◆ WHAT THIS TASK INVOLVES ◆
The required output is a word-for-word copy of the lines from the line bearing "hide_parts(node)" through the line bearing "LAMP_RADIANCE = 9.0", inclusive, and no other lines.

◆ ITEMS ◆
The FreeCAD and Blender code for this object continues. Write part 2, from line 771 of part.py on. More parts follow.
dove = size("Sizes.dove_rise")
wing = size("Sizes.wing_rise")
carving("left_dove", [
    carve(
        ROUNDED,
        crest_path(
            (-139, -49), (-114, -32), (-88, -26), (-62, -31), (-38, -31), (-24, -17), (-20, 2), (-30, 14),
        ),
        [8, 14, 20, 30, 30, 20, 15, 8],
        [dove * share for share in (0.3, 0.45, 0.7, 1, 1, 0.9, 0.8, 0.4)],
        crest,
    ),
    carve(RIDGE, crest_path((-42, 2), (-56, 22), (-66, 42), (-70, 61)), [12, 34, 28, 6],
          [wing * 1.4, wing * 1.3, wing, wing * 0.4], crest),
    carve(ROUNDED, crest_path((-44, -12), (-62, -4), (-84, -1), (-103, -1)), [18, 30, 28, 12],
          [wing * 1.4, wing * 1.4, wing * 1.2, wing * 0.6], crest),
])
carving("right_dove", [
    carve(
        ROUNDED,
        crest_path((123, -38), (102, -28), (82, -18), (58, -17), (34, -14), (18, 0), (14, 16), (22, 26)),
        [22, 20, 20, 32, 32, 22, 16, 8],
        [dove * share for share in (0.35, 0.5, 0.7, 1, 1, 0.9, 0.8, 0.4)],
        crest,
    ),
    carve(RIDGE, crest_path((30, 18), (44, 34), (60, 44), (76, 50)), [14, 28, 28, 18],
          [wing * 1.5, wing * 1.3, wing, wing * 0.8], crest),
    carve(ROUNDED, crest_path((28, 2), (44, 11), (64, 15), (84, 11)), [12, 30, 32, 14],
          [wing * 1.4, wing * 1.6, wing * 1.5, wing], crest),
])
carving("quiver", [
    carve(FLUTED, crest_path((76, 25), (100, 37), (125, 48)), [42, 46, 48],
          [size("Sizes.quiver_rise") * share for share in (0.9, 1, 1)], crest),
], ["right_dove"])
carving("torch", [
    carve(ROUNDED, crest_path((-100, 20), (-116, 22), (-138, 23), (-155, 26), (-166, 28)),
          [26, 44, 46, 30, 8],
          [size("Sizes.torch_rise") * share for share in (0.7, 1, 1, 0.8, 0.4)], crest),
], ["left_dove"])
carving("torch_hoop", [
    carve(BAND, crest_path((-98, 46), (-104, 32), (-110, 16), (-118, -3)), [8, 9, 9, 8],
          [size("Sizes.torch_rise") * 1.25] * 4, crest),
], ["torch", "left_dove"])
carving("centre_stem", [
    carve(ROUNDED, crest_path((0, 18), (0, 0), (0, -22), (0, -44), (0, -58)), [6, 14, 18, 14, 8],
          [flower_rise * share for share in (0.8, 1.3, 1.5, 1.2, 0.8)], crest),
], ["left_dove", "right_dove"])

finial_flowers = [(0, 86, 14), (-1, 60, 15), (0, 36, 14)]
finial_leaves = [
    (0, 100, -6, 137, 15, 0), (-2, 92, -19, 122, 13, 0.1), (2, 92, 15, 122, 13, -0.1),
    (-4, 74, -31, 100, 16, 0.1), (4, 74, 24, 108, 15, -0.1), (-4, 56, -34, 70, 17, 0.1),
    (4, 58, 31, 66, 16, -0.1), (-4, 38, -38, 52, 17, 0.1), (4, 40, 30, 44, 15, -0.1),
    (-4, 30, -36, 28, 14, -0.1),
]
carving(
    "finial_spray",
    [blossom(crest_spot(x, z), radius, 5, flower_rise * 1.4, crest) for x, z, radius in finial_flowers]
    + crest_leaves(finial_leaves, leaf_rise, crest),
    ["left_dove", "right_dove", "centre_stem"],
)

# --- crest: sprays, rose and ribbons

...

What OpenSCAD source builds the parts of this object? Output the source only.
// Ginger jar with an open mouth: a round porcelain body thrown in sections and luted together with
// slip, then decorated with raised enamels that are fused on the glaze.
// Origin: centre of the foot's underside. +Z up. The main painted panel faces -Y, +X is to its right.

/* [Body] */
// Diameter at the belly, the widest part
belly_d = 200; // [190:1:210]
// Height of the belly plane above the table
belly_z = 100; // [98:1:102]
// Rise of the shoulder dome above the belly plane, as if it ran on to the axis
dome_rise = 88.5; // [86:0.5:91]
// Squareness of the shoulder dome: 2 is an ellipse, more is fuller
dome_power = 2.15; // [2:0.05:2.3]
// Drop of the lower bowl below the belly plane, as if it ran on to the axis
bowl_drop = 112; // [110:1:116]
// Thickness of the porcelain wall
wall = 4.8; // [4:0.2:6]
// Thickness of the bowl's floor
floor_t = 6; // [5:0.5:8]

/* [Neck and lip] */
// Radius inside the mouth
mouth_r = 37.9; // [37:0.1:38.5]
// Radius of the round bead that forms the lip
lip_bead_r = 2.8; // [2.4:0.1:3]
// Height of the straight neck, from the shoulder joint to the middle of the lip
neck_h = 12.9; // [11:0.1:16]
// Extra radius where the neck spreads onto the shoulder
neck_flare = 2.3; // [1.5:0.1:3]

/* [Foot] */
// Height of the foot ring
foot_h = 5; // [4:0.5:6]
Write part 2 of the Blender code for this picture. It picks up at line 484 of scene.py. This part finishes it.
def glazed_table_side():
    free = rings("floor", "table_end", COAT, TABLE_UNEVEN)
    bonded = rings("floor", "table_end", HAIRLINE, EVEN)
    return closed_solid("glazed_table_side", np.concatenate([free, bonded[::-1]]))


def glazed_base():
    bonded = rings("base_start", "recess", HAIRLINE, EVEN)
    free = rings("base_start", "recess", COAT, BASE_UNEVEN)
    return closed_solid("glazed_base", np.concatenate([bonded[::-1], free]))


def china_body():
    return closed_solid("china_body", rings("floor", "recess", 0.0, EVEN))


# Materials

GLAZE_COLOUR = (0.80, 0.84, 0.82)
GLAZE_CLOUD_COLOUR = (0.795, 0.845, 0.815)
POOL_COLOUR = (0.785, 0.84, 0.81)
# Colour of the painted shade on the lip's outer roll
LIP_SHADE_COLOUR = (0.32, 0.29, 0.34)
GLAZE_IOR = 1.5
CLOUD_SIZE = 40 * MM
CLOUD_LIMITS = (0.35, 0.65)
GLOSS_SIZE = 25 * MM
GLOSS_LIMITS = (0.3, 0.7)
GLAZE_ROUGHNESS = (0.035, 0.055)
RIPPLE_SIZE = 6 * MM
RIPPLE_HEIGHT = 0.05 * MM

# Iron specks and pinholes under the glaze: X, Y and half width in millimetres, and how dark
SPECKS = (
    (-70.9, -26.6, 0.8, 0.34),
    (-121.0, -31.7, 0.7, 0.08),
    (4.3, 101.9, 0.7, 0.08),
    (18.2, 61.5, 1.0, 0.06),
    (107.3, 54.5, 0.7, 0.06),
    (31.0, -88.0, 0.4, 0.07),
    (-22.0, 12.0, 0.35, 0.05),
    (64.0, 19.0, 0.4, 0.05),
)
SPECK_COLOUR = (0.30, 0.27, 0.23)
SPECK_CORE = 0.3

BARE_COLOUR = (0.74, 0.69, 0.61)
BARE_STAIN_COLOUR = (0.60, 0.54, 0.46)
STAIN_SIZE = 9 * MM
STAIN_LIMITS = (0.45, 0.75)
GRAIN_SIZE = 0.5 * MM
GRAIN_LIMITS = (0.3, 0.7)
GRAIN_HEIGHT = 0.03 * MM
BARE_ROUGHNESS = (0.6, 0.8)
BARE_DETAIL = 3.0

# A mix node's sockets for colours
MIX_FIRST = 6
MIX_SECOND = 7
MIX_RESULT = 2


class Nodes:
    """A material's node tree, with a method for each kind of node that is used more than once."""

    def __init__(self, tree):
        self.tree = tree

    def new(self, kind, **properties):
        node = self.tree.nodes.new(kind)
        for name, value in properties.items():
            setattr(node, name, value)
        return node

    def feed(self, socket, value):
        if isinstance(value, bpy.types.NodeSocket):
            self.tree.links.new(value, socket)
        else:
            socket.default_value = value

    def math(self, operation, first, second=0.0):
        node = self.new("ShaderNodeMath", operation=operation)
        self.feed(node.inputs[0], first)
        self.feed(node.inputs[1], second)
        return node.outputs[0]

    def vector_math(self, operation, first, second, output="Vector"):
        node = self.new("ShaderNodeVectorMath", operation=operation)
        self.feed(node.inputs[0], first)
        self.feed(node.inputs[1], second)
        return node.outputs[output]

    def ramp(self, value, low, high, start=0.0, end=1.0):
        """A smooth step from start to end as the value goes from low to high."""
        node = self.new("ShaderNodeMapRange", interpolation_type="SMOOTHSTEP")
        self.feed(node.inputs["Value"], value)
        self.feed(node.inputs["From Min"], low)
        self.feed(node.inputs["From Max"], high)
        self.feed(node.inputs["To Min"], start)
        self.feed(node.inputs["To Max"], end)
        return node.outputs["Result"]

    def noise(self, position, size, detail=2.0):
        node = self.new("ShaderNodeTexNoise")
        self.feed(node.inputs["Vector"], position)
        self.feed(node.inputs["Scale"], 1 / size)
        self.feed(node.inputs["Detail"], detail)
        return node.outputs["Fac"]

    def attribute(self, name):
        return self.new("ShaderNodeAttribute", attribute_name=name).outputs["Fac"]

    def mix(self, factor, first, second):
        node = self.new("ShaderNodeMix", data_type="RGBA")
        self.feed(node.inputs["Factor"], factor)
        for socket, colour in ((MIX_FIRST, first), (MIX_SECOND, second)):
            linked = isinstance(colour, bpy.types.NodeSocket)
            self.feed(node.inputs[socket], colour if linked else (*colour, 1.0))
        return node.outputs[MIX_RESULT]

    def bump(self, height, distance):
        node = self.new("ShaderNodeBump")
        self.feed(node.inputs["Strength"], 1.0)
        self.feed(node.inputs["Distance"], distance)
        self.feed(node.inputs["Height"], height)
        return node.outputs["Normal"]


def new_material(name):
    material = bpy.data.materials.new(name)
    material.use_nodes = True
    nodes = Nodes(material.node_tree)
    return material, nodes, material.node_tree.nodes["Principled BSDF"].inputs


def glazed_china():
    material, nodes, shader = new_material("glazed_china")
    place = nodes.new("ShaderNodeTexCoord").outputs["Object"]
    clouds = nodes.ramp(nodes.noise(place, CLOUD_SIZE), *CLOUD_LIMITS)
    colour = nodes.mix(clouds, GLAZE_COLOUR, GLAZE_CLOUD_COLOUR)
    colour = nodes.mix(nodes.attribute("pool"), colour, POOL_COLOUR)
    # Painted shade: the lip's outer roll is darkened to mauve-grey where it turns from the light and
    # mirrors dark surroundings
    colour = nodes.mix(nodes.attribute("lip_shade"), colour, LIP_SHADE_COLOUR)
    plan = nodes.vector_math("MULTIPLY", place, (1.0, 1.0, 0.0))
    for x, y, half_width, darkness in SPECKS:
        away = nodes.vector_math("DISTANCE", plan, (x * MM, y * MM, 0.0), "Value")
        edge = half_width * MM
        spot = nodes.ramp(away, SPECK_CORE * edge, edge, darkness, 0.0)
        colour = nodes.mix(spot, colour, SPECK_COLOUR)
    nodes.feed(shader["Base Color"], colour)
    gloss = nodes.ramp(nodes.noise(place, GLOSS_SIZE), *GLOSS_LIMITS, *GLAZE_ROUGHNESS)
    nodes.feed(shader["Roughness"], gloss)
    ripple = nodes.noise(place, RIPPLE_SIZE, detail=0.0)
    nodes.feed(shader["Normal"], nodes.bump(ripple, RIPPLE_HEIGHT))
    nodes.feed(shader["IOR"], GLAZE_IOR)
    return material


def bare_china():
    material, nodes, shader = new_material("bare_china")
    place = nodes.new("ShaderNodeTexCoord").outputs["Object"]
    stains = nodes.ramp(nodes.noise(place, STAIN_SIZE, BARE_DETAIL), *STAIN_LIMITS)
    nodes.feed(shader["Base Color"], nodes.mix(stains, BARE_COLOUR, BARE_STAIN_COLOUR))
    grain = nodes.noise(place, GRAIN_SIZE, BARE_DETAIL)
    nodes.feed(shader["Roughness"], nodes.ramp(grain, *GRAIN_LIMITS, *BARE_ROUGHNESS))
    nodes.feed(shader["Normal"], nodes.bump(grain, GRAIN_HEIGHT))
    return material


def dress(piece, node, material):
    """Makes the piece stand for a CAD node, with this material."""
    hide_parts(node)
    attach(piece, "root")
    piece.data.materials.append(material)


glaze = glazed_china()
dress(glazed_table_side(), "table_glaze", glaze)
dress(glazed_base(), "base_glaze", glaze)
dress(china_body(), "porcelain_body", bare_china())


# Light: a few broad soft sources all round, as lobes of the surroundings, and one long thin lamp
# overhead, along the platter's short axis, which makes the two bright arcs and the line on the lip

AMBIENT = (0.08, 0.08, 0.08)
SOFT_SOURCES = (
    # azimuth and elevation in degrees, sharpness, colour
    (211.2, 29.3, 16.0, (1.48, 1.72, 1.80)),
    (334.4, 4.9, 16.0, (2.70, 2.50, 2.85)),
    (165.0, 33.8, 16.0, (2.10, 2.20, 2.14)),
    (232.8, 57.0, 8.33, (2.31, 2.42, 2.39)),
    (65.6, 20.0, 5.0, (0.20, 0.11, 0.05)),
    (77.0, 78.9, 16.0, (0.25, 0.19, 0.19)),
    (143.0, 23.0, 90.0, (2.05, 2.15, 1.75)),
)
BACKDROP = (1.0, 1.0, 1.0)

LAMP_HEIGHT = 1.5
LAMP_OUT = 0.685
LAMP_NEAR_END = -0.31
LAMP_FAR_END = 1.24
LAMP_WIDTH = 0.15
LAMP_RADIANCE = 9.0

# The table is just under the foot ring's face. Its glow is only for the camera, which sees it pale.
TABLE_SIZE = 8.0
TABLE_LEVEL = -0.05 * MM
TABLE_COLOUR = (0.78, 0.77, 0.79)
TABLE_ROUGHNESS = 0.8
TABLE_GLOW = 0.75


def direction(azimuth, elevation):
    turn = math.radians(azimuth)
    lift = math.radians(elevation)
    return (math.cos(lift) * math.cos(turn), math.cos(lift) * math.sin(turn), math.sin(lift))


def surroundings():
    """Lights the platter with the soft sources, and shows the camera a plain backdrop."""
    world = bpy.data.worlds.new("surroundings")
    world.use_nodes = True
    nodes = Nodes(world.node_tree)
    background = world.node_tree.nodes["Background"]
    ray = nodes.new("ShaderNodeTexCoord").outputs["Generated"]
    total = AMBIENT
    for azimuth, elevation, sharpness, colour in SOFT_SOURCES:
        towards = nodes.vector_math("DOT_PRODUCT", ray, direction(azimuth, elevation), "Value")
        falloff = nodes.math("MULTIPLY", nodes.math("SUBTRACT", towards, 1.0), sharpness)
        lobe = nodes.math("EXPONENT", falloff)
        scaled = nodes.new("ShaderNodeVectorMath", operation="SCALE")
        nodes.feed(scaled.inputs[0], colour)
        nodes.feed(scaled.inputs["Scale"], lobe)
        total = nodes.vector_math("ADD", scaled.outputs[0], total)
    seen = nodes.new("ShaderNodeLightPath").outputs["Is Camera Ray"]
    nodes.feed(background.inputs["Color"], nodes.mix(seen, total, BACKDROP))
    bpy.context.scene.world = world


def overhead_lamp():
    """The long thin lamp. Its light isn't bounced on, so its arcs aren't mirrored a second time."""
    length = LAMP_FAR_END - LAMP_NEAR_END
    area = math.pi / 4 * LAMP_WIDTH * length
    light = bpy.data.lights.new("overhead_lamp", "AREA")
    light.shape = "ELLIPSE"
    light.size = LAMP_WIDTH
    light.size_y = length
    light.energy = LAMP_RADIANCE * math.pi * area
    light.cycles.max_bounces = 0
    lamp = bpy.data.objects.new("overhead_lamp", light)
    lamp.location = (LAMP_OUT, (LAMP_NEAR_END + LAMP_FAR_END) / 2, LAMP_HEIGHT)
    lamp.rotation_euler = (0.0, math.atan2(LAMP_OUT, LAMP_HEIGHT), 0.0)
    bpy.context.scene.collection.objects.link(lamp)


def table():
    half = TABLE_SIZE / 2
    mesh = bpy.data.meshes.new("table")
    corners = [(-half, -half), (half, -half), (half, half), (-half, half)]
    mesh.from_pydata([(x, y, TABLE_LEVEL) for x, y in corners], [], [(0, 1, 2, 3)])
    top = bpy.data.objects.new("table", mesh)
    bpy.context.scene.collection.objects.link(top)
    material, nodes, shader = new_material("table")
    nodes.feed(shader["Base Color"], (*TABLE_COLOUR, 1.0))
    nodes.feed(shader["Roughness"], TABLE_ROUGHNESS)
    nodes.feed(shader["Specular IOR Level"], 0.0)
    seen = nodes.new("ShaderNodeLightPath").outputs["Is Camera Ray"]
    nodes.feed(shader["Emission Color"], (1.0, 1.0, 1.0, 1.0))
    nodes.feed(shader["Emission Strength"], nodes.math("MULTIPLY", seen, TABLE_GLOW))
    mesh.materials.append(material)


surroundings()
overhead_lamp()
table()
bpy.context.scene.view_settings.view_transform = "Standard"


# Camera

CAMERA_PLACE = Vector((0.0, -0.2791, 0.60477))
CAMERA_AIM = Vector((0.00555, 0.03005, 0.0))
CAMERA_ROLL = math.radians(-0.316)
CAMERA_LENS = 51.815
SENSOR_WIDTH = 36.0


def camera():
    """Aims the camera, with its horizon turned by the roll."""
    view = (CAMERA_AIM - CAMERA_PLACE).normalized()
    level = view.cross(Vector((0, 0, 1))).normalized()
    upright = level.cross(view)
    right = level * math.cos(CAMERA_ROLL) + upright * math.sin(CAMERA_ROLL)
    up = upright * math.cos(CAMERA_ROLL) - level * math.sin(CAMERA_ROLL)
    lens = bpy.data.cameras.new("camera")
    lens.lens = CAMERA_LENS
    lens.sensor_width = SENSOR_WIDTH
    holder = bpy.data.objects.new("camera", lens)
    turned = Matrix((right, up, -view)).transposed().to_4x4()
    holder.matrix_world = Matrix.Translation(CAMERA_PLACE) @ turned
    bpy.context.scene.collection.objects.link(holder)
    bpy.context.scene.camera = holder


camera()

◆ SOLUTION TO THIS EXERCISE ◆
    hide_parts(node)
    attach(piece, "root")
    piece.data.materials.append(material)


glaze = glazed_china()
dress(glazed_table_side(), "table_glaze", glaze)
dress(glazed_base(), "base_glaze", glaze)
dress(china_body(), "porcelain_body", bare_china())


# Light: a few broad soft sources all round, as lobes of the surroundings, and one long thin lamp
# overhead, along the platter's short axis, which makes the two bright arcs and the line on the lip

AMBIENT = (0.08, 0.08, 0.08)
SOFT_SOURCES = (
    # azimuth and elevation in degrees, sharpness, colour
    (211.2, 29.3, 16.0, (1.48, 1.72, 1.80)),
    (334.4, 4.9, 16.0, (2.70, 2.50, 2.85)),
    (165.0, 33.8, 16.0, (2.10, 2.20, 2.14)),
    (232.8, 57.0, 8.33, (2.31, 2.42, 2.39)),
    (65.6, 20.0, 5.0, (0.20, 0.11, 0.05)),
    (77.0, 78.9, 16.0, (0.25, 0.19, 0.19)),
    (143.0, 23.0, 90.0, (2.05, 2.15, 1.75)),
)
BACKDROP = (1.0, 1.0, 1.0)

LAMP_HEIGHT = 1.5
LAMP_OUT = 0.685
LAMP_NEAR_END = -0.31
LAMP_FAR_END = 1.24
LAMP_WIDTH = 0.15
LAMP_RADIANCE = 9.0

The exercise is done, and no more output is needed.